→ Given exercise
Reproduce each line bearing the word "that".

→ Source data
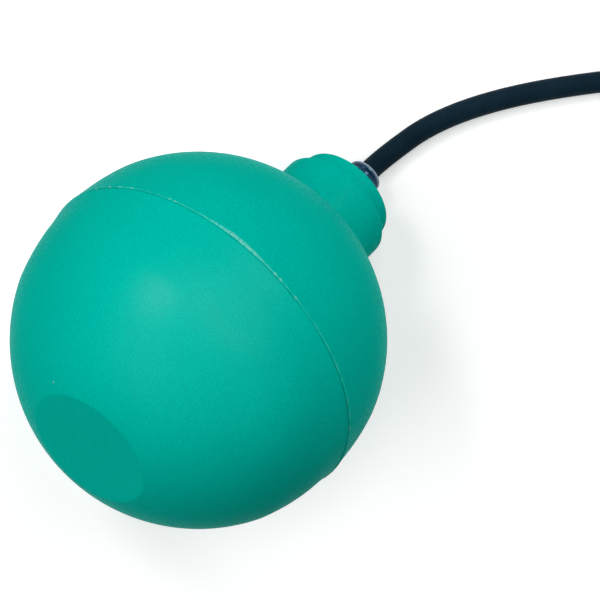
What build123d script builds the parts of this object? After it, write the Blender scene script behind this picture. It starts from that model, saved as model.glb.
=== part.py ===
from build123d import *
from math import asin, atan2, cos, degrees, hypot, pi, radians, sin, sqrt, tan
import os

os.makedirs("parts", exist_ok=True)

# Cable float switch: a hollow ball welded from two shells, with a neck, a cap and a cable.
# Millimetres. It lies as it comes to rest: the ball and the rim of the neck cap on the ground.
# The inner pieces are placed along the float's own axis, counted from the ball's centre,
# positive towards the neck. "Up" across that axis is the float's local y.

# Ball
ball_r = 49.0
wall = 3.0
pole_flat_r = 17.4
front_band_angle = 19.0  # degrees of latitude that stay straight beside the weld
rear_band_angle = 12.5
seam_drop = 0.12  # the weld lies this far inside the ball's radius
groove_depth = 0.35
groove_width = 0.7
bead_height = 0.4
bead_width = 1.8
bead_crest = 0.8  # from the weld's middle
lap_length = 4.0
lap_wall = 1.4

# Neck
collar_r = 16.1
collar_end = 59.45
collar_rim = 0.5
neck_fillet = 1.6
neck_bore_r = 11.6
cap_r = 13.75
cap_end = 64.8
cap_rim = 1.0
spigot_length = 9.5
spigot_clearance = 0.1
oring_wire_r = 0.82
oring_groove_width = 2.4
oring_setback = 1.1  # from the cap's seat to its groove
oring_clearance = 0.03
cap_face_wall = 5.8
pocket_r = 8.1

# Cable and its entry
cable_d = 5.8
cable_clearance = 0.05
bushing_r = 4.9
bushing_end = 73.45
bushing_lip = 0.7
bushing_flange = 1.9
washer_thickness = 1.1
gland_nut_length = 4.6
gland_nut_bore_r = 6.1
slot_width = 1.6
slot_depth = 1.4
grip_length = 4.0
grip_wall = 2.4
grip_rounding = 0.6
core_r = 0.95
core_gap = 0.15
jacket_tail = 5.5  # jacket beyond the washer, inside the neck
wire_straight = 1.5  # beyond the plug, before a wire turns to the jacket
wire_stagger = 2.0  # the outer wires turn later
wire_bend = 4.0
wire_bend_extra = 2.5
bend_share = 0.45  # of the shorter run at a corner, taken by its arc

# Fits
slip = 0.1
seat_gap = 0.1
boss_wall = 2.6
boss_clearance = 0.15
boss_root = 0.75  # how deep the boss is sunk into the pole flat

# Sealed capsule
capsule_r = 15.5
capsule_wall = 1.5
capsule_lid = 1.5
capsule_lid_spigot = 2.9
capsule_plug_length = 2.9
plug_gap = 1.0
front_boss_grip = 8.0
rear_boss_grip = 4.7
seat_bore_r = 12.5
stop_rib = 1.2
stop_rib_width = 1.2

# Steel ball and its race
steel_ball_r = 10.0
steel_ball_rest = 6.0
race_clearance = 0.2
race_start = -25.5
race_wall = 1.6
race_land = 4.0
race_lip_r = 7.0
race_lip = 1.2
rest_gap = 0.15

# Snap switch
lever_thickness = 0.4
lever_width = 4.0
lever_pivot = -8.0
lever_tip = 4.5
lever_swing = 8.0
barrel_r = 0.7
lever_pin_r = 0.35
plunger_at = -3.0
plunger_r = 1.0
plunger_length = 4.0
plunger_gap = 0.05
case_gap = 0.6
case_depth = 9.2
case_width = 20.0
case_thickness = 6.4
case_rounding = 0.5
cover_thickness = 1.4
lug_width = 2.5
lug_reach = 1.8
lug_root = 0.4
running = 0.05
pin_clearance = 0.02
stroke_margin = 0.02
plunger_rounding = 0.9
lever_rounding = 1.2
screw_r = 1.0
screw_head_r = 1.9
screw_head = 1.2
screw_spacing = 10.0
screw_setback = 2.4
cheek_thickness = 2.2
cheek_inset = 0.5
cheek_rounding = 0.8
terminal_width = 2.4
terminal_thickness = 0.5
terminal_length = 4.3
terminal_pitch = 7.5
terminal_hole_r = 0.6
terminal_hole_setback = 1.9

# Cable on the ground. The coil's own sizes follow from the cable and its turns.
turns_below = 5
turns_above = 4
coil_middle_r = 35.1
coil_x = 190.0
coil_y = -27.0
turn_gap = 0.05
tie_thickness = 0.8
tie_width = 4.5
tie_angles = (40.0, 140.0, 292.0)
tie_head_length = 6.2
tie_head_width = 6.4
tie_head_height = 4.0
tie_end_length = 5.5
layer_rise = 5.1  # the upper turns lie in the gaps of the lower ones
ferrule_sleeve_r = 1.35
ferrule_sleeve = 5.0
ferrule_pin_r = 0.7
ferrule_pin = 7.0
fan_start = 0.3  # shares of a lead's length
fan_middle = 0.65
fan_aside_middle = 4.2
fan_aside_end = 6.8

# How the float lies: its axis dips until the rounded rim of the cap touches the ground
rim_station = cap_end - cap_rim
rim_r = cap_r - cap_rim
tilt = asin((ball_r - cap_rim) / hypot(rim_station, rim_r)) - atan2(rim_r, rim_station)
cap_reach = cap_end * cos(tilt) + cap_r * sin(tilt)
bushing_reach = bushing_end * cos(tilt) + bushing_r * sin(tilt)
ball_x = (ball_r - max(cap_reach, bushing_reach)) / 2
ball_centre = Vector(ball_x, 0, ball_r)
axis_dir = Vector(cos(tilt), 0, -sin(tilt))
float_axis = Axis(ball_centre, axis_dir)
float_plane = Plane(origin=ball_centre, x_dir=axis_dir, z_dir=(0, -1, 0))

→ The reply
What build123d script builds the parts of this object? After it, write the Blender scene script behind this picture. It starts from that model, saved as model.glb.
# positive towards the neck. "Up" across that axis is the float's local y.
front_band_angle = 19.0  # degrees of latitude that stay straight beside the weld